What you will do: Write out the listing in full, matching it word for word.

Dataset extract:
▶

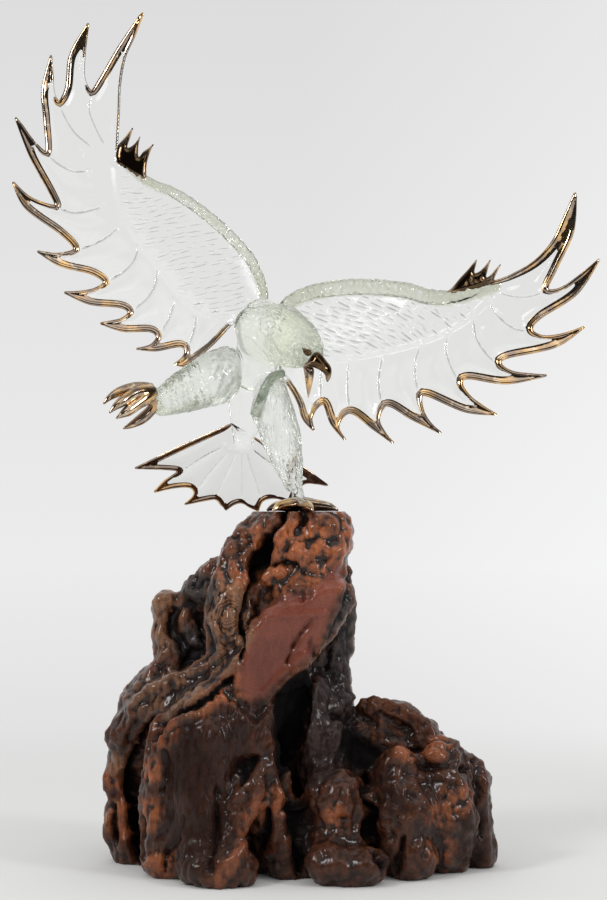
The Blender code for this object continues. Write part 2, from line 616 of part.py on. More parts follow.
def main():
    for old in list(bpy.data.objects):
        bpy.data.objects.remove(old)
    scene = bpy.context.scene.collection
    part = bpy.data.collections.new("glass_eagle_on_burl")
    helpers = bpy.data.collections.new("helpers")
    scene.children.link(part)
    scene.children.link(helpers)
    eagle = build_eagle(part, helpers)
    burl = build_burl(part, helpers)
    for helper in helpers.all_objects:
        helper.hide_render = True
        helper.display_type = "WIRE"
    finish_material(eagle, "clear_glass", (0.93, 0.97, 0.93), 0.03, 0.0, 1.0)
    finish_material(burl, "polished_burl", (0.16, 0.05, 0.025), 0.3, 0.0, 0.0)


main()
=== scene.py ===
import math

import bmesh
import bpy
import numpy as np
from mathutils import Matrix, Vector, noise
from mathutils.bvhtree import BVHTree
from mathutils.geometry import delaunay_2d_cdt
from mathutils.kdtree import KDTree


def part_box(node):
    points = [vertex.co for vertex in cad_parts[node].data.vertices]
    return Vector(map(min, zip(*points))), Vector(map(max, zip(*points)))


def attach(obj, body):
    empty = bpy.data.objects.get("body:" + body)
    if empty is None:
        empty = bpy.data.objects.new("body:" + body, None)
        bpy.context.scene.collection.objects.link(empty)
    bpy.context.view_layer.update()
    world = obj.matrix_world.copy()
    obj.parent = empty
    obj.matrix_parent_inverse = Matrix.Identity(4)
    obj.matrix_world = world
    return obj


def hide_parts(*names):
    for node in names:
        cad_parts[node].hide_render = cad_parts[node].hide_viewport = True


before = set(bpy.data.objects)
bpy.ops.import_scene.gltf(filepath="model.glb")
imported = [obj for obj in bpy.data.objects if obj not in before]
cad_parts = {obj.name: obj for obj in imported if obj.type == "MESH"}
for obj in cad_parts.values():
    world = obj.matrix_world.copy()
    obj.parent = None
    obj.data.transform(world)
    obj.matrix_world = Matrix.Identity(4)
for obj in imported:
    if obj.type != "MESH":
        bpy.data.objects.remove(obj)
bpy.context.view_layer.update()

# All is laid out from one front drawing: x to the right and y down in pixels, depth away from the viewer
drawing = {
    "unit": 0.00068,  # metres to a pixel at the foot
    "viewPixels": 1838,  # how far off the viewer stands
    "footX": 303.5,
    "topY": 511,
    "topHeight": 0.2413,  # metres from the ground to the seat of the glass
}


def front(x, y, depth):
    spread = (1 + depth / drawing["viewPixels"]) * drawing["unit"]
    height = drawing["topHeight"] + (drawing["topY"] - y) * spread
    return np.stack([(x - drawing["footX"]) * spread, depth * drawing["unit"], height], -1)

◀

Result for this exercise:
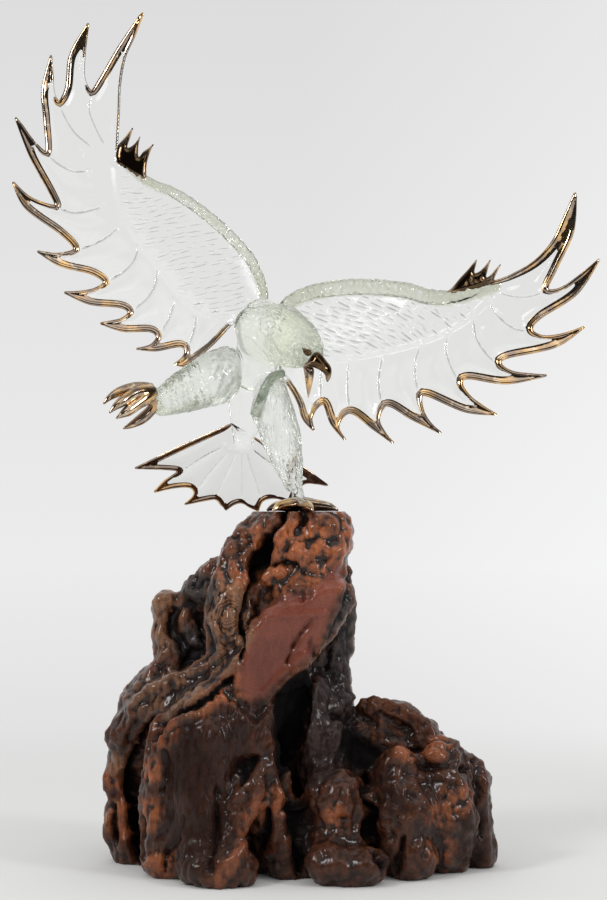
The Blender code for this object continues. Write part 2, from line 616 of part.py on. More parts follow.
def main():
    for old in list(bpy.data.objects):
        bpy.data.objects.remove(old)
    scene = bpy.context.scene.collection
    part = bpy.data.collections.new("glass_eagle_on_burl")
    helpers = bpy.data.collections.new("helpers")
    scene.children.link(part)
    scene.children.link(helpers)
    eagle = build_eagle(part, helpers)
    burl = build_burl(part, helpers)
    for helper in helpers.all_objects:
        helper.hide_render = True
        helper.display_type = "WIRE"
    finish_material(eagle, "clear_glass", (0.93, 0.97, 0.93), 0.03, 0.0, 1.0)
    finish_material(burl, "polished_burl", (0.16, 0.05, 0.025), 0.3, 0.0, 0.0)


main()
=== scene.py ===
import math

import bmesh
import bpy
import numpy as np
from mathutils import Matrix, Vector, noise
from mathutils.bvhtree import BVHTree
from mathutils.geometry import delaunay_2d_cdt
from mathutils.kdtree import KDTree


def part_box(node):
    points = [vertex.co for vertex in cad_parts[node].data.vertices]
    return Vector(map(min, zip(*points))), Vector(map(max, zip(*points)))


def attach(obj, body):
    empty = bpy.data.objects.get("body:" + body)
    if empty is None:
        empty = bpy.data.objects.new("body:" + body, None)
        bpy.context.scene.collection.objects.link(empty)
    bpy.context.view_layer.update()
    world = obj.matrix_world.copy()
    obj.parent = empty
    obj.matrix_parent_inverse = Matrix.Identity(4)
    obj.matrix_world = world
    return obj


def hide_parts(*names):
    for node in names:
        cad_parts[node].hide_render = cad_parts[node].hide_viewport = True


before = set(bpy.data.objects)
bpy.ops.import_scene.gltf(filepath="model.glb")
imported = [obj for obj in bpy.data.objects if obj not in before]
cad_parts = {obj.name: obj for obj in imported if obj.type == "MESH"}
for obj in cad_parts.values():
    world = obj.matrix_world.copy()
    obj.parent = None
    obj.data.transform(world)
    obj.matrix_world = Matrix.Identity(4)
for obj in imported:
    if obj.type != "MESH":
        bpy.data.objects.remove(obj)
bpy.context.view_layer.update()

# All is laid out from one front drawing: x to the right and y down in pixels, depth away from the viewer
drawing = {
    "unit": 0.00068,  # metres to a pixel at the foot
    "viewPixels": 1838,  # how far off the viewer stands
    "footX": 303.5,
    "topY": 511,
    "topHeight": 0.2413,  # metres from the ground to the seat of the glass
}


def front(x, y, depth):
    spread = (1 + depth / drawing["viewPixels"]) * drawing["unit"]
    height = drawing["topHeight"] + (drawing["topY"] - y) * spread
    return np.stack([(x - drawing["footX"]) * spread, depth * drawing["unit"], height], -1)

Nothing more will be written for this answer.